The first half-dozen years of the Oratorio Society, performances were held in other venues – churches other than Immanuel Christian Reformed, a gym or school. That’s logical since Immanuel was not guilt until 1952, Douma pointed out.
“For a while, they also did performances in the Ripon Christian High gym, but that was only for a while. Then they went back to using the church,” said Douma who was born and raised in Ripon and has sung with the group since he was in high school. After earning his music degree at Dordt College in Iowa, he came back to California and became organist at several parishes and churches in the Central Valley. About 20 years ago, he was tapped to accompany the Messiah on the organ and has been doing that honor every year ever since. He now lives in San Francisco and has retired as church organist.

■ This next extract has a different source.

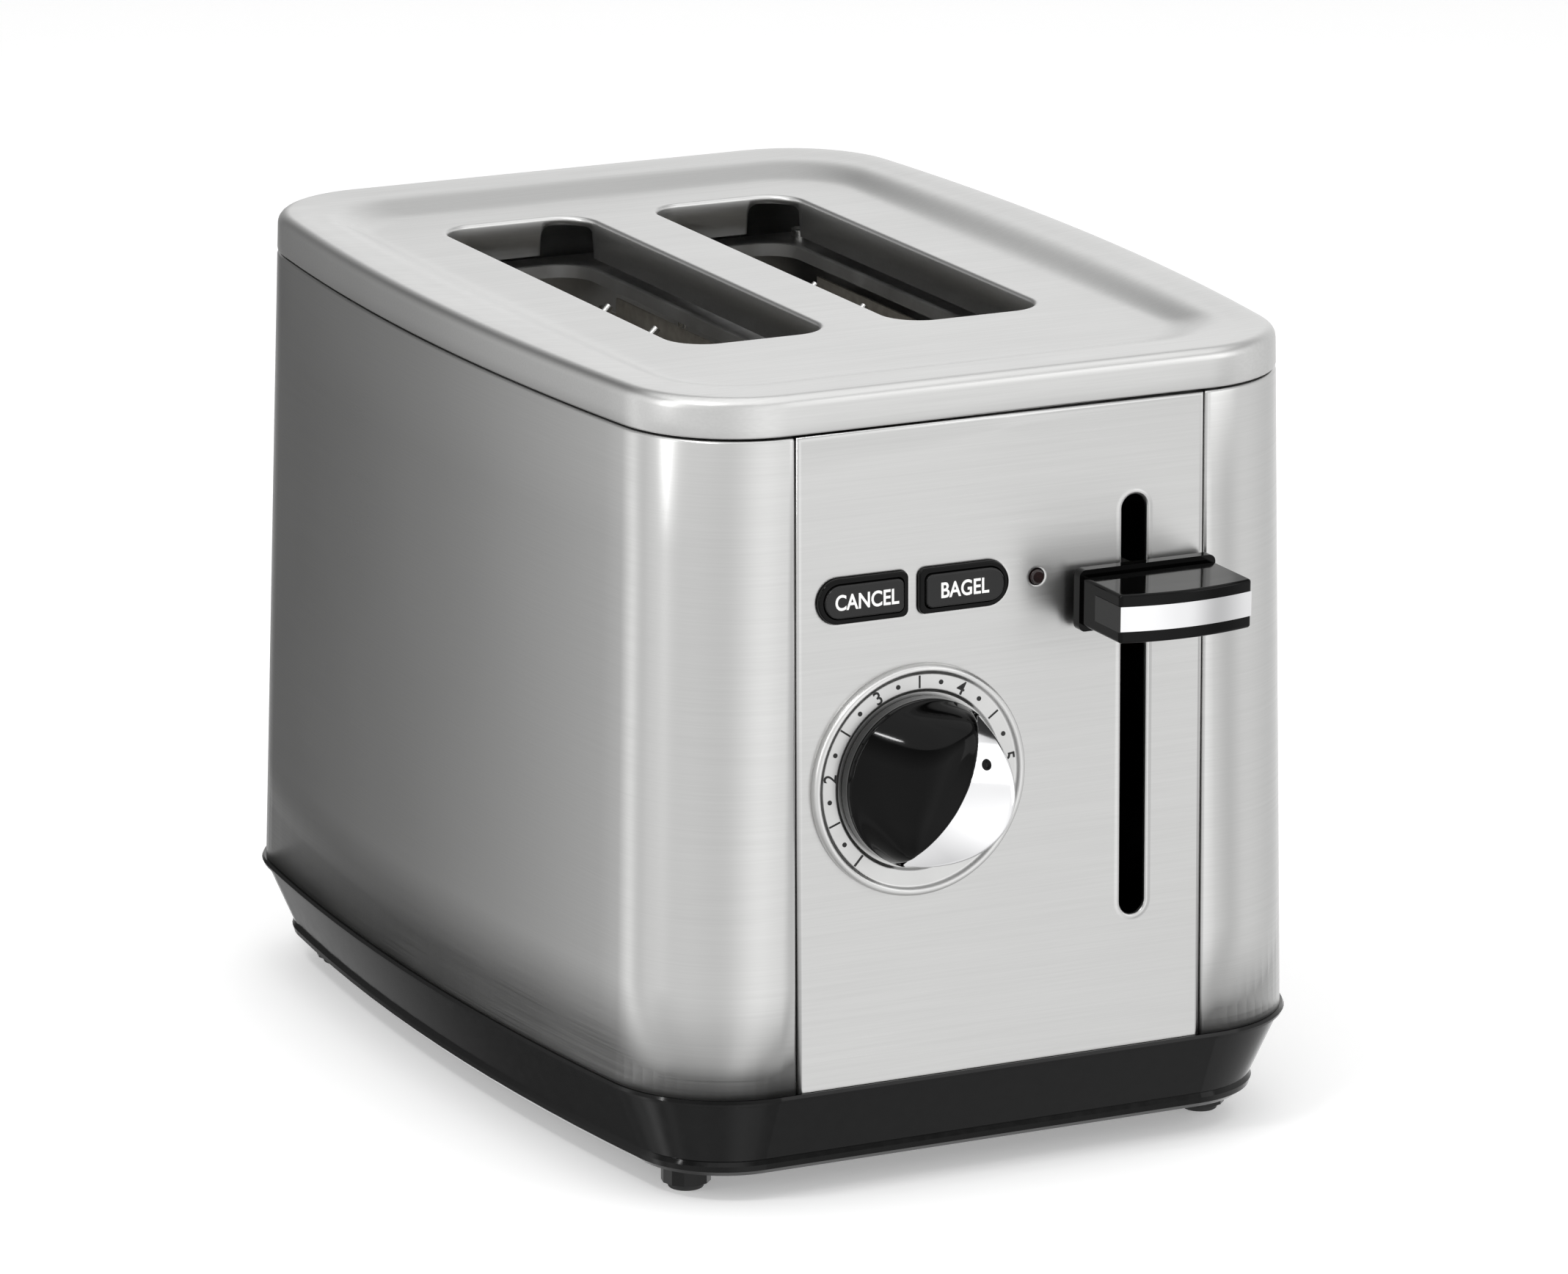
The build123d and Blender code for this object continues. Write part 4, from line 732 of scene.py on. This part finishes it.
def panel_matrix(middle, out, spin=0.0):
    """Where the panel's own X, Y and Z go, from a middle on the panel, in metres."""
    origin = Vector(on_panel(middle[0], middle[1], out)) * MM
    up = Vector((0, math.sin(lean_angle), math.cos(lean_angle)))
    frame_turn = Matrix((Vector((1, 0, 0)), up, Vector((1, 0, 0)).cross(up))).transposed().to_4x4()
    return Matrix.Translation(origin) @ frame_turn @ Matrix.Rotation(spin, 4, "Z")


marks = made_of("dial_marks", tree, {
    "Marks": 4 * (number_count - 1) + 1, "First angle": math.radians(first_number),
    "Step": math.radians(number_step / 4), "Radius": mark_radius * MM, "Dot radius": 0.55 * MM,
    "Tick length": 2.9 * MM, "Tick width": 0.42 * MM, "Ink": 0.06 * MM},
    ink, "chassis", panel_matrix(dial_at, print_out))


def lettering(name, words, height, place, finish, body, narrow=1.0, thickness=0.04, heavy=0.0):
    """Flat printed words, centred on a place, as a mesh."""
    text = bpy.data.curves.new(name, "FONT")
    text.body, text.align_x, text.align_y = words, "CENTER", "CENTER"
    text.size, text.extrude, text.offset = height * MM, thickness * MM, heavy * MM
    carrier = bpy.data.objects.new(name + "_text", text)
    bpy.context.scene.collection.objects.link(carrier)
    mesh = bpy.data.meshes.new_from_object(carrier.evaluated_get(bpy.context.evaluated_depsgraph_get()))
    bpy.data.objects.remove(carrier)
    spots = [v.co for v in mesh.vertices]
    middle = [(min(s[i] for s in spots) + max(s[i] for s in spots)) / 2 for i in (0, 1)]
    centred = Matrix.Translation((-middle[0], -middle[1], 0))
    mesh.transform(place @ Matrix.Diagonal((narrow, 1, 1, 1)) @ centred)
    mesh.materials.clear()
    mesh.materials.append(finish)
    piece = bpy.data.objects.new(name, mesh)
    bpy.context.scene.collection.objects.link(piece)
    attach(piece, body)
    return piece


number_height = 4.4
for number in range(1, number_count + 1):
    angle = math.radians(first_number + (number - 1) * number_step)
    spot = (dial_at[0] + mark_radius * math.cos(angle), dial_at[1] + mark_radius * math.sin(angle))
    upright = panel_matrix(spot, print_out, angle - math.pi / 2)
    lettering(f"dial_number_{number}", str(number), number_height, upright, ink, "chassis",
              narrow=0.95, heavy=0.04)

# ---- Dial knob
# Piano-black moulded grip: a slope up to a lens-shaped crest, with a bright plated half-moon let in
# on its other side, and a small black pointer on that. All ride on the shaft, and turn with it.
knob_radius, knob_low, knob_turn, half_moon_edge = 19.3, 0.9, math.radians(-30), 4.6
crest_height, slope_foot, crest_fall, lens_reach, lens_left, lens_right = 18.4, 5.0, 0.012, 15.0, 2.6, 2.4
slope_power, wall_steepness, end_start, end_length, rim_fall = 1.7, 3.6, 8, 10, 1.5


def on_knob(u, v, out):
    """A place on the knob, by its own turned axes and the height above the panel."""
    return on_panel(dial_at[0] + u * math.cos(knob_turn) - v * math.sin(knob_turn),
                    dial_at[1] + u * math.sin(knob_turn) + v * math.cos(knob_turn), out)


def lower_of(a, b, blend):
    """The lower of two heights, with a soft edge between them."""
    return -blend * math.log(math.exp(-a / blend) + math.exp(-b / blend))


def grip_height(u, v):
    """How high the grip is: a slope, a crest that narrows to its ends, a steep wall, lowered at the rim."""
    lens = max(0.0, 1 - (v / lens_reach) ** 2)
    crest = crest_height - crest_fall * v * v
    left = -math.sqrt(max(0.01, knob_radius ** 2 - v * v))
    rise = (u - left) / (-lens_left * lens - left)
    slope = slope_foot + (crest - slope_foot) * (1 - max(0.0, 1 - rise) ** slope_power)
    wall = crest - wall_steepness * (u - lens_right * lens)
    height = lower_of(lower_of(slope, crest, 0.35), wall, 0.5)
    end = smooth(min(1, max(0, (abs(v) - end_start) / end_length)))
    from_rim = knob_radius - math.hypot(u, v)
    drop = end * math.exp(-max(0, from_rim) / rim_fall)
    return max(knob_low + 2, height - (height - slope_foot) * max(0, drop))


grip_rows, grip_reach = 60, 87
grip_steps = [0, 0.004, 0.012, 0.024] + [0.04 + 0.96 * k / 60 for k in range(61)]
rows = []
for k in range(grip_rows + 1):
    v = knob_radius * math.sin(math.radians(-grip_reach + 2 * grip_reach * k / grip_rows))
    left = -math.sqrt(knob_radius ** 2 - v * v)
    right = min(half_moon_edge - 0.05, -left)
    across = [(left + (right - left) * s) for s in grip_steps]
    top = [(u, grip_height(u, v)) for u in across]
    edge = [(left, knob_low), (left, top[0][1] - 0.9), (left + 0.02, top[0][1] - 0.35)]
    rows.append([on_knob(u, v, out) for u, out in edge + top[1:] + [(right, knob_low)]])
for end, row in ((-1, rows[0]), (1, rows[-1])):
    rows.insert(0 if end < 0 else len(rows), [on_knob(0, end * knob_radius * 0.9995, knob_low)] * len(row))
make_piece("knob_grip", *bridge(rows), gloss_black, "browning_dial", "dial_knob_cap")


moon_foot, moon_rise, moon_curl, moon_fall, moon_lip = 10.6, 0.6, 1.6, 0.021, 0.8


def half_moon_height(u, v):
    """How high the half-moon is: it curls up to the rim, and falls to both its ends."""
    t = (u - half_moon_edge) / (knob_radius - half_moon_edge)
    return moon_foot + moon_rise * t + moon_curl * t * t - moon_fall * v * v


rows = []
moon_rows, moon_angle, moon_steps, lip_steps = 48, 86, 14, 5
moon_reach = math.sqrt(knob_radius ** 2 - half_moon_edge ** 2)
for k in range(moon_rows + 1):
    v = moon_reach * math.sin(math.radians(-moon_angle + 2 * moon_angle * k / moon_rows))
    right = math.sqrt(knob_radius ** 2 - v * v)
    width = right - half_moon_edge
    lip = min(moon_lip, 0.3 * width)
    across = [half_moon_edge + (width - lip) * s / moon_steps for s in range(1, moon_steps + 1)]
    top = [(u, half_moon_height(u, v)) for u in [half_moon_edge] + across]
    last = top[-1][1]
    top += [(right - lip + lip * math.sin(a), last - lip * (1 - math.cos(a)))
            for a in (math.pi / 2 * j / lip_steps for j in range(1, lip_steps + 1))]
    rows.append([on_knob(u, v, out) for u, out in [(half_moon_edge, knob_low)] + top + [(right, knob_low)]])
for end, row in ((-1, rows[0]), (1, rows[-1])):
    rows.insert(0 if end < 0 else len(rows), [on_knob(half_moon_edge, end * moon_reach, knob_low)] * len(row))
make_piece("knob_half_moon", *bridge(rows), chrome, "browning_dial", "dial_knob_band")
pointer_u, pointer_v, pointer_radius, pointer_sides = 9.1, 9.7, 1.0, 24
pointer_rows = []
for r, out in ((pointer_radius + 0.25, -0.2), (pointer_radius + 0.2, 0.16), (pointer_radius, 0.2),
               (pointer_radius * 0.8, 0.08), (0.01, 0.02)):
    ring = [(pointer_u + r * math.cos(a), pointer_v + r * math.sin(a))
            for a in (2 * math.pi * k / pointer_sides for k in range(pointer_sides))]
    pointer_rows.append([on_knob(u, v, half_moon_height(u, v) + out) for u, v in ring])
pointer = make_piece("knob_pointer", *bridge(pointer_rows), gloss_black, "browning_dial", None)

# ---- Buttons
# Two caps moulded in black ABS, each in a black frame clipped into the front panel. Their words are
# pad-printed in white, and ride on the caps when they are pressed.
# Pad-printed ink: an even white that hides the black under it.
print_white, tree, shader = new_material("white_pad_print")
shader.inputs["Base Color"].default_value = linear("#f2f2f0")
shader.inputs["Roughness"].default_value = 0.45
button_face, word_height = 1.72, 4.9
for words, middle, body in (("CANCEL", (-34.6, cancel_at[1]), "cancel_key"),
                            ("BAGEL", (-10.2, bagel_at[1]), "bagel_key")):
    lettering(words.lower() + "_word", words, word_height, panel_matrix(middle, button_face), print_white,
              body, narrow=0.84, heavy=0.09)

# ---- Lever handle's side
# The handle is moulded in black ABS, with a chrome-plated band let into its front. On the handle's left
# side the band ends in a shallow moulded recess, which is added here as a thin black plate.
band_low, band_high = (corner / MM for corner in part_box("lever_band"))
side_left, side_right = band_low.x - 0.12, band_low.x + 0.1
side_front, side_back = band_low.y + 2.2, band_high.y + 0.2
outline = [(side_left, side_front), (side_right, side_front), (side_right, side_back), (side_left, side_back)]
rows = [[(x, y, z) for x, y in outline] for z in (band_low.z - 0.1, band_high.z + 0.1)]
points, faces = bridge(rows)
ends = [(3, 2, 1, 0), (4, 5, 6, 7)]
recess = make_piece("handle_recess", points, faces + ends, button_black, "lever_carriage", None)
recess.data.shade_flat()

# ---- Return spring
# A compression spring of plated wire round the guide rod, between the base's seat and the carriage
# bush. The real one is squeezed when the lever goes down; this one is made at one length, on the chassis.
spring_low, spring_high = (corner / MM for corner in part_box("return_spring"))
spring_wire = 0.5
spring_radius = (spring_high.x - spring_low.x) / 2 - spring_wire
tree, given, result = new_tree("round_wire_helix", {
    "Turns": ("NodeSocketFloat", 1.0), "Steps": ("NodeSocketInt", 16),
    "Coil radius": ("NodeSocketFloat", 0.0), "Height": ("NodeSocketFloat", 0.0),
    "Wire radius": ("NodeSocketFloat", 0.0)})
helix = add(tree, "GeometryNodeCurveSpiral", {
    "Resolution": given.outputs["Steps"], "Rotations": given.outputs["Turns"],
    "Start Radius": given.outputs["Coil radius"], "End Radius": given.outputs["Coil radius"],
    "Height": given.outputs["Height"]})
section = add(tree, "GeometryNodeCurvePrimitiveCircle", {"Resolution": 10,
                                                         "Radius": given.outputs["Wire radius"]})
swept = add(tree, "GeometryNodeCurveToMesh", {
    "Curve": helix.outputs[0], "Profile Curve": section.outputs[0], "Fill Caps": True})
smoothed = add(tree, "GeometryNodeSetShadeSmooth", {"Geometry": swept.outputs[0]})
real = add(tree, "GeometryNodeRealizeInstances", {"Geometry": smoothed.outputs[0]})
finished = add(tree, "GeometryNodeSetMaterial", {"Geometry": real.outputs[0], "Material": wire})
tree.links.new(finished.outputs[0], result.inputs[0])
spring_middle = (spring_low + spring_high) / 2
spring_foot = Vector((spring_middle.x, spring_middle.y, spring_low.z + spring_wire))
spring = made_of("lift_spring", tree, {
    "Turns": 17.0, "Steps": 24, "Coil radius": spring_radius * MM,
    "Height": (spring_high.z - spring_low.z - 2 * spring_wire) * MM, "Wire radius": spring_wire * MM},
    wire, "chassis", Matrix.Translation(spring_foot * MM))
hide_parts("return_spring")
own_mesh(spring)

# ---- Electromagnet winding
# Enamelled copper wire wound on the moulded coil former, which holds the lever down while it toasts.
# Only the outer layer is made: closed turns laid one above the other, half sunk in the former.
coil_low, coil_high = (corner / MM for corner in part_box("electromagnet_coil"))
turn_wire, turn_sink, turn_corner, end_gap = 0.42, 0.2, 1.3, 0.7
tree, given, result = new_tree("stacked_turns", {
    "Turns": ("NodeSocketInt", 1), "Pitch": ("NodeSocketFloat", 0.0), "Width": ("NodeSocketFloat", 0.0),
    "Depth": ("NodeSocketFloat", 0.0), "Corner": ("NodeSocketFloat", 0.0),
    "Wire radius": ("NodeSocketFloat", 0.0)})
loop = add(tree, "GeometryNodeCurvePrimitiveQuadrilateral", {"Width": given.outputs["Width"],
                                                             "Height": given.outputs["Depth"]})
rounded = add(tree, "GeometryNodeFilletCurve", {
    "Curve": loop.outputs[0], "Radius": given.outputs["Corner"], "Count": 4}, mode="POLY")
section = add(tree, "GeometryNodeCurvePrimitiveCircle", {"Resolution": 8,
                                                         "Radius": given.outputs["Wire radius"]})
turn_mesh = add(tree, "GeometryNodeCurveToMesh", {"Curve": rounded.outputs[0],
                                                  "Profile Curve": section.outputs[0]})
rise = add(tree, "ShaderNodeCombineXYZ", {"Z": given.outputs["Pitch"]})
stack = add(tree, "GeometryNodeMeshLine", {"Count": given.outputs["Turns"], "Offset": rise.outputs[0]})
turns = add(tree, "GeometryNodeInstanceOnPoints", {"Points": stack.outputs[0],
                                                   "Instance": turn_mesh.outputs[0]})
real = add(tree, "GeometryNodeRealizeInstances", {"Geometry": turns.outputs[0]})
smoothed = add(tree, "GeometryNodeSetShadeSmooth", {"Geometry": real.outputs[0]})
finished = add(tree, "GeometryNodeSetMaterial", {"Geometry": smoothed.outputs[0], "Material": copper})
tree.links.new(finished.outputs[0], result.inputs[0])
turn_air = 0.02
turn_pitch = 2 * turn_wire + turn_air
turn_count = int((coil_high.z - coil_low.z - 2 * end_gap) / turn_pitch)
coil_middle = (coil_low + coil_high) / 2
first_turn = Vector((coil_middle.x, coil_middle.y, coil_low.z + end_gap + turn_wire))
winding = made_of("coil_turns", tree, {
    "Turns": turn_count, "Pitch": turn_pitch * MM, "Width": (coil_high.x - coil_low.x - 2 * turn_sink) * MM,
    "Depth": (coil_high.y - coil_low.y - 2 * turn_sink) * MM, "Corner": turn_corner * MM,
    "Wire radius": turn_wire * MM}, copper, "chassis", Matrix.Translation(first_turn * MM))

Ripon Oratorio Society an independent organization
Since the Ripon Messiah has been performed year after year at the Immanuel Christian Reformed Church that has given the impression that the program is sponsored by the church. It’s not. The Ripon Oratorio Society is an independent organization and not connected with the church.
“In its early years, they’d do the Messiah every winter, and then in the spring would do other major choral works such as those by Mendelssohn. They used to do some of those other major choral works kind of in rotation. That traditional springtime performance ended – I don’t know when; it wasn’t even when I was in high school. But it ended somewhere along the way,” said Douma, whose parents and other members of the family were also part of this tradition.
He likes the fact that the Oratorio Society is independent of any specific denomination or church.
“It’s an interfaith kind of thing and brings people of different faiths together. They come with their families – some of them. It would start with some of the young girls, then they’d come with their mothers, then the sons with their fathers until they became a mainstay. It’s really neat,” Douma said.